■ Stated task ■
Return the first line, the line containing "rim_edge_r = 0.12", and every line between them, exactly as they stand.

■ Data lines ■
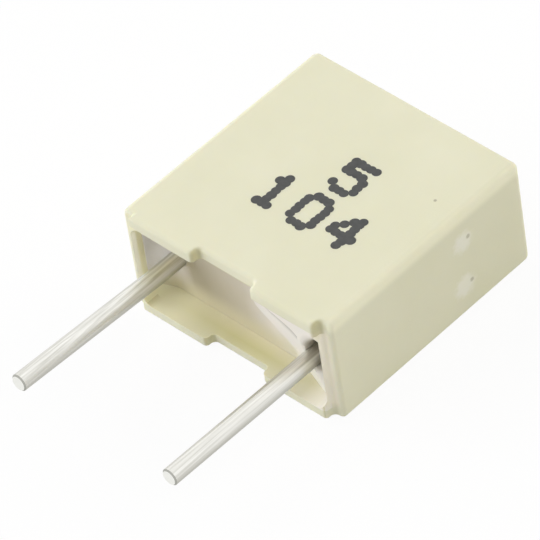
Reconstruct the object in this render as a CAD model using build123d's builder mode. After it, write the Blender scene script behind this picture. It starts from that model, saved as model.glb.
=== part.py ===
from build123d import *
from math import cos, radians, sin, tan
import os

# Boxed film capacitor with radial leads, lying on its plain broad face as it rests on a bench.
# X runs across the case, +Y towards its closed end, +Z out of the printed face.
# The origin is the middle of the broad face that it lies on. The leads leave towards -Y.
# All lengths are in millimetres.

# Case: one injection moulding, open at the lead end
case_width = 7.2
case_height = 7.5
case_thick = 3.5
wall = 0.35
closed_end_wall = 0.45
end_draft = 0.2  # degrees, on the two narrow end faces
core_draft = 0.4  # degrees, inside
case_edge_r = 0.2
cavity_corner_r = 0.3
foot_height = 0.3  # the four feet stand this far out of the rim
foot_gap = 2.0  # between the two feet of one broad wall
foot_corner_r = 0.14
left_rim_drop = 0.15  # the left end wall's rim lies this far below the ends of the feet
rim_edge_r = 0.12

# Leads: tinned round wire, welded to the end contacts
lead_pitch = 5.0
wire_d = 0.5
left_length = 5.1  # beyond the seating plane
right_length = 4.83
weld_past_middle = 1.3  # from the middle of the film element to the welded end
lead_bend_r = 1.0
lead_tip_chamfer = 0.04
left_lean = 3.0  # degrees, towards the printed face
right_lean = 0.8
left_weld_rise = 0.09  # the left lead is welded this far above the middle
right_weld_drop = 0.19  # and the right lead this far below it

# Film element: a flattened roll with sprayed metal end contacts
element_shift = 0.05  # it sits this far right of the middle of the case
winding_side_gap = 0.3  # from the roll to each broad wall, at the mouth
winding_top_gap = 0.35  # from the roll to the closed end
resin_cover = 0.55  # of resin, over the roll at the lead end
contact_thick = 0.3
contact_edge_chamfer = 0.1
weld_sink = 0.05  # how deep each lead sits in its end contact

# Resin fill: a level surface that climbs the left end wall and the left lead a little, and rises at the
# right by a bank with a rounded shoulder to a higher shelf. Each of the bank's three lines leaves the
# printed wall, turns at a corner and at an elbow (x, z), and ends at the plain wall.
resin_depth = 0.95  # from the seating plane down to the level surface
shelf_depth = 0.35  # from the seating plane down to the shelf
shelf_lip = 0.06  # the shelf's edge stands this far over the shoulder
shoulder_fall = 0.1  # from the foot of the lip to the shoulder's outer line
left_bank_r = 0.45  # the hollow curve in which the surface climbs the left end wall
lead_climb = 0.15  # up the left lead, and as far out from it
climb_hollow = 0.02
climb_thick = 0.03  # what is left of the resin at the top of its climb
shelf_on_printed_wall = 2.4  # the shelf's width along each broad wall, from the right end wall
shelf_on_plain_wall = 0.0
shelf_corner_z = 2.72
shelf_elbow = (2.25, 2.25)
shoulder_on_printed_wall = 0.3  # the shoulder's width along each broad wall, from the shelf
shoulder_on_plain_wall = 0.2
shoulder_corner_drop = 0.47  # from the shelf's corner down to the shoulder's
shoulder_elbow = (1.85, 1.45)
bank_on_printed_wall = 0.6  # the bank's whole width along each broad wall, from the shelf
bank_on_plain_wall = 1.45
bank_corner_drop = 0.45  # from the shoulder's corner down to the bank's
bank_elbow = (1.15, 0.85)
bank_corner_r = 0.3
bank_elbow_r = 0.9
bank_foot_r = 0.6  # where the bank runs out into the level surface
pit_long = 0.72  # half the length of the oval pit in the shelf, between the right lead and the end wall
pit_short = 0.36
pit_turn = 53  # degrees
pit_depth = 1.2  # from the seating plane
pit_x = 0.33  # from the right lead's axis to the middle of the pit
pit_z = 0.37
pit_lip = 0.15  # how far its lip spreads, and how deep
pit_taper = 0.05  # how much its walls close in

mid_z = case_thick / 2
seat_y = -case_height / 2
rim_y = seat_y + foot_height
closed_y = case_height / 2
floor_y = closed_y - closed_end_wall
half_width = case_width / 2
cavity_width = case_width - 2 * wall
cavity_thick = case_thick - 2 * wall
cavity_depth = floor_y - seat_y
foot_end = cavity_width / 2
outer_r = min(case_edge_r, 0.6 * wall)
foot_r = min(foot_corner_r, 0.9 * (wall - outer_r), 0.45 * foot_height)
left_foot_r = min(foot_r, 0.45 * left_rim_drop)
rim_r = min(rim_edge_r, 0.9 * foot_r)
left_x = element_shift - lead_pitch / 2
right_x = element_shift + lead_pitch / 2
left_z = mid_z + left_weld_rise
right_z = mid_z - right_weld_drop
level_y = seat_y + resin_depth
shelf_y = seat_y + shelf_depth
shelf_start = foot_end - shelf_on_printed_wall
shelf_end = foot_end - shelf_on_plain_wall
lip_y = shelf_y + shelf_lip
shoulder_corner_z = shelf_corner_z - shoulder_corner_drop
bank_corner_z = shoulder_corner_z - bank_corner_drop
shoulder_start = shelf_start - shoulder_on_printed_wall
shoulder_end = shelf_end - shoulder_on_plain_wall
bank_start = shelf_start - bank_on_printed_wall
bank_end = shelf_end - bank_on_plain_wall
winding_length = lead_pitch - wire_d + 2 * (weld_sink - contact_thick)
winding_thick = cavity_thick - 2 * winding_side_gap
winding_top = floor_y - winding_top_gap
winding_bottom = level_y + resin_cover
winding_height = winding_top - winding_bottom
winding_y = (winding_top + winding_bottom) / 2
left_r = min(left_bank_r, 0.9 * (level_y - shelf_y))
climb_r = wire_d / 2 + climb_thick
climb_start = climb_r + lead_climb
left_end = -cavity_width / 2 + climb_thick

os.makedirs("parts", exist_ok=True)


def across(y):
    """A plane across the case at y, facing out of its mouth, with its own y axis pointing up."""
    return Plane(origin=(0, y, mid_z), x_dir=(1, 0, 0), z_dir=(0, -1, 0))


# The space inside the case, widening towards the mouth so that the moulding leaves its core
with BuildPart() as cavity:
    core_taper = 2 * cavity_depth * tan(radians(core_draft))
    with BuildSketch(across(floor_y)):
        RectangleRounded(cavity_width - core_taper, cavity_thick - core_taper, cavity_corner_r)
    extrude(amount=cavity_depth, taper=-core_draft)
    fillet(cavity.faces().sort_by(Axis.Y)[-1].edges(), cavity_corner_r / 2)

# Case: its outline with four feet, seen from the printed side, extruded through its thickness and hollowed
with BuildPart() as case:
    with BuildSketch():
        with BuildLine():
            end_inset = (closed_y - rim_y) * tan(radians(end_draft))
            left_rim_y = seat_y + left_rim_drop
            Polyline(
                (-half_width + end_inset, closed_y),
                (-half_width, left_rim_y),
                (-foot_end, left_rim_y),
                (-foot_end, seat_y),
                (-foot_gap / 2, seat_y),
                (-foot_gap / 2, rim_y),
                (foot_gap / 2, rim_y),
                (foot_gap / 2, seat_y),
                (foot_end, seat_y),
                (foot_end, rim_y),
                (half_width, rim_y),
                (half_width - end_inset, closed_y),
                close=True,
            )
        make_face()
        foot_corners = vertices().filter_by(lambda v: v.Y < closed_y - 1 and abs(v.X) < foot_end + wall / 2)
        fillet(foot_corners.filter_by(lambda v: v.X > -foot_end + wall / 2), foot_r)
        fillet(foot_corners.filter_by(lambda v: v.X < -foot_end + wall / 2), left_foot_r)
    extrude(amount=case_thick)
    closed_edges = case.faces().sort_by(Axis.Y)[-1].edges()
    long_edges = case.edges().filter_by(lambda e: e.length > cavity_depth and abs(e.tangent_at(0.5).Y) > 0.9)
    fillet(closed_edges + long_edges, outer_r)
    mouth_faces = case.faces().filter_by(lambda f: f.center().Y < rim_y + outer_r)
    mouth_faces = mouth_faces.filter_by(lambda f: abs(f.normal_at().Z) < 0.1)
    broad_edges = mouth_faces.edges().filter_by(lambda e: abs(e.tangent_at(0.5).Z) < 0.9)
    narrow_edges = mouth_faces.edges().filter_by(lambda e: abs(e.center().X) > half_width - outer_r / 2)
    fillet(broad_edges + narrow_edges, rim_r)
    add(cavity.part, mode=Mode.SUBTRACT)
case.part.label = "case"
export_step(case.part, "parts/case.step")

# Film winding: metallised film wound and pressed flat, so its section is a long slot
with BuildPart() as film_winding:
    with BuildSketch(Plane.YZ.offset(element_shift - winding_length / 2)):
        with Locations((winding_y, mid_z)):
            SlotOverall(winding_height, winding_thick)
    extrude(amount=winding_length)
film_winding.part.label = "film_winding"
export_step(film_winding.part, "parts/film_winding.step")

# Leads and the end contacts that they are welded to. Each wire runs square out of the resin and is
# bent a little towards the printed face where it passes the feet.
filled = [film_winding.part]
for end, side, lead_x, lead_z, length, lean in (
    ("left", -1, left_x, left_z, left_length, left_lean),
    ("right", 1, right_x, right_z, right_length, right_lean),
):
    with BuildPart() as lead:
        welded_end = (lead_x, winding_y + weld_past_middle, lead_z)
        bend = (lead_x, seat_y, lead_z)
        tip = (lead_x, seat_y - length * cos(radians(lean)), lead_z + length * sin(radians(lean)))
        with BuildLine() as route:
            FilletPolyline(welded_end, bend, tip, radius=lead_bend_r)
        with BuildSketch(Plane(origin=welded_end, z_dir=(0, -1, 0))):
            Circle(wire_d / 2)
        sweep(path=route.wires()[0])
        chamfer(lead.faces().sort_by(Axis.Y)[0].edges(), lead_tip_chamfer)
    lead.part.label = f"lead_{end}"
    export_step(lead.part, f"parts/lead_{end}.step")

    with BuildPart() as contact:
        with BuildSketch(Plane.YZ.offset(element_shift + side * winding_length / 2)):
            with Locations((winding_y, mid_z)):
                SlotOverall(winding_height, winding_thick)
        extrude(amount=side * contact_thick)
        chamfer(contact.faces().sort_by(Axis.X)[0 if side < 0 else -1].edges(), contact_edge_chamfer)
        add(lead.part, mode=Mode.SUBTRACT)
    contact.part.label = f"end_contact_{end}"
    export_step(contact.part, f"parts/end_contact_{end}.step")
    filled += [lead.part, contact.part]

# The space over the resin, stacked from the four lines of the bank: the top and the foot of the lip, the
# shoulder and the foot of the bank
with BuildPart() as basin:
    for y, start, corner_z, elbow, end in (
        (shelf_y, shelf_start, shelf_corner_z, shelf_elbow, shelf_end),
        (lip_y, shelf_start, shelf_corner_z, shelf_elbow, shelf_end),
        (lip_y + shoulder_fall, shoulder_start, shoulder_corner_z, shoulder_elbow, shoulder_end),
        (level_y, bank_start, bank_corner_z, bank_elbow, bank_end),
    ):
        with BuildSketch(across(y)):
            with BuildLine():
                bank_edge = FilletPolyline(
                    (start, case_thick / 2),
                    (start, corner_z - mid_z),
                    (elbow[0], elbow[1] - mid_z),
                    (end, -case_thick / 2),
                    radius=(bank_corner_r, bank_elbow_r),
                )
                printed_corner = (left_end, case_thick / 2)
                plain_corner = (left_end, -case_thick / 2)
                Polyline(bank_edge @ 1, plain_corner, printed_corner, bank_edge @ 0)
            make_face()
    loft(ruled=True)
    surface_edges = basin.faces().sort_by(Axis.Y)[-1].edges()
    fillet(surface_edges.sort_by(Axis.X)[0], left_r)
    surface_edges = basin.faces().sort_by(Axis.Y)[-1].edges()
    inner_edges = surface_edges.filter_by(lambda e: abs(e.center().Z - mid_z) < cavity_thick / 2)
    fillet(inner_edges.sort_by(Axis.X)[1:], bank_foot_r)

# The pit in the shelf, a trumpet shape: its lip is rolled over and its walls run down almost straight
with BuildPart() as pit:
    for depth, flare in ((0, 1.0), (0.3, 0.35), (1.0, 0.0)):
        with BuildSketch(across(shelf_y + depth * pit_lip)):
            with Locations((right_x + pit_x, right_z + pit_z - mid_z)):
                Ellipse(pit_long + flare * pit_lip, pit_short + flare * pit_lip, rotation=pit_turn)
    with BuildSketch(across(seat_y + pit_depth)):
        with Locations((right_x + pit_x, right_z + pit_z - mid_z)):
            Ellipse(pit_long - pit_taper, pit_short - pit_taper, rotation=pit_turn)
    loft()

# Resin seal: everything inside the case that the element and its leads leave free
with BuildPart() as resin_seal:
    add(cavity.part)
    split(bisect_by=Plane(origin=(0, shelf_y, mid_z), z_dir=(0, 1, 0)), keep=Keep.TOP)
    add(basin.part, mode=Mode.SUBTRACT)
    with BuildSketch(Plane(origin=(left_x, level_y, left_z), x_dir=(1, 0, 0), z_dir=(0, 0, -1))):
        with BuildLine():
            climb = SagittaArc((climb_start, 0), (climb_r, lead_climb), climb_hollow)
            Polyline(climb @ 1, (0, lead_climb), (0, -lead_climb), (climb_start, -lead_climb), climb @ 0)
        make_face()
    revolve(axis=Axis((left_x, level_y, left_z), (0, 1, 0)))
    add(pit.part, mode=Mode.SUBTRACT)
    for piece in filled:
        add(piece, mode=Mode.SUBTRACT)
resin_seal.part.label = "resin_seal"
export_step(resin_seal.part, "parts/resin_seal.step")
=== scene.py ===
import bpy
import random
from math import cos, radians, sin
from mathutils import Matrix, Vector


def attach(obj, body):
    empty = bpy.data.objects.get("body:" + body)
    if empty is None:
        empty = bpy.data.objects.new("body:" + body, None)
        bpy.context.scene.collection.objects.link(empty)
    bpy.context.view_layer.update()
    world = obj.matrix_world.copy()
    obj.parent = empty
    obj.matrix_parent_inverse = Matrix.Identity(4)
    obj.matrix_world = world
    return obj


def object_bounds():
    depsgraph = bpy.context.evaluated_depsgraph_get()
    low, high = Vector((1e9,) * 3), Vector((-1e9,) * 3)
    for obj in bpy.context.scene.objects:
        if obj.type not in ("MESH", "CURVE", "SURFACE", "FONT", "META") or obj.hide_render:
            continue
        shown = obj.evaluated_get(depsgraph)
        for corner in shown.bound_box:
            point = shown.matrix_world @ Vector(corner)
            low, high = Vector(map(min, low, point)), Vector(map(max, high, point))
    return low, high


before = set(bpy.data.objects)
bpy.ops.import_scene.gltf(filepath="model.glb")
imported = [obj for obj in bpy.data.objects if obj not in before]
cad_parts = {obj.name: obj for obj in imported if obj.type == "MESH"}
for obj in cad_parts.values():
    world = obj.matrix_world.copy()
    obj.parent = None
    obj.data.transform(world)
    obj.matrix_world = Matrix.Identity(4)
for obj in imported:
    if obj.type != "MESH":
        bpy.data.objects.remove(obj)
cad_low, cad_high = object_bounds()
mm = 0.001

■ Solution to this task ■
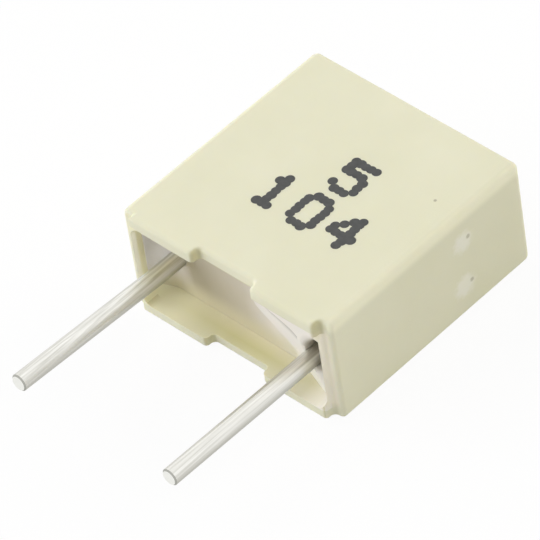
Reconstruct the object in this render as a CAD model using build123d's builder mode. After it, write the Blender scene script behind this picture. It starts from that model, saved as model.glb.
=== part.py ===
from build123d import *
from math import cos, radians, sin, tan
import os

# Boxed film capacitor with radial leads, lying on its plain broad face as it rests on a bench.
# X runs across the case, +Y towards its closed end, +Z out of the printed face.
# The origin is the middle of the broad face that it lies on. The leads leave towards -Y.
# All lengths are in millimetres.

# Case: one injection moulding, open at the lead end
case_width = 7.2
case_height = 7.5
case_thick = 3.5
wall = 0.35
closed_end_wall = 0.45
end_draft = 0.2  # degrees, on the two narrow end faces
core_draft = 0.4  # degrees, inside
case_edge_r = 0.2
cavity_corner_r = 0.3
foot_height = 0.3  # the four feet stand this far out of the rim
foot_gap = 2.0  # between the two feet of one broad wall
foot_corner_r = 0.14
left_rim_drop = 0.15  # the left end wall's rim lies this far below the ends of the feet
rim_edge_r = 0.12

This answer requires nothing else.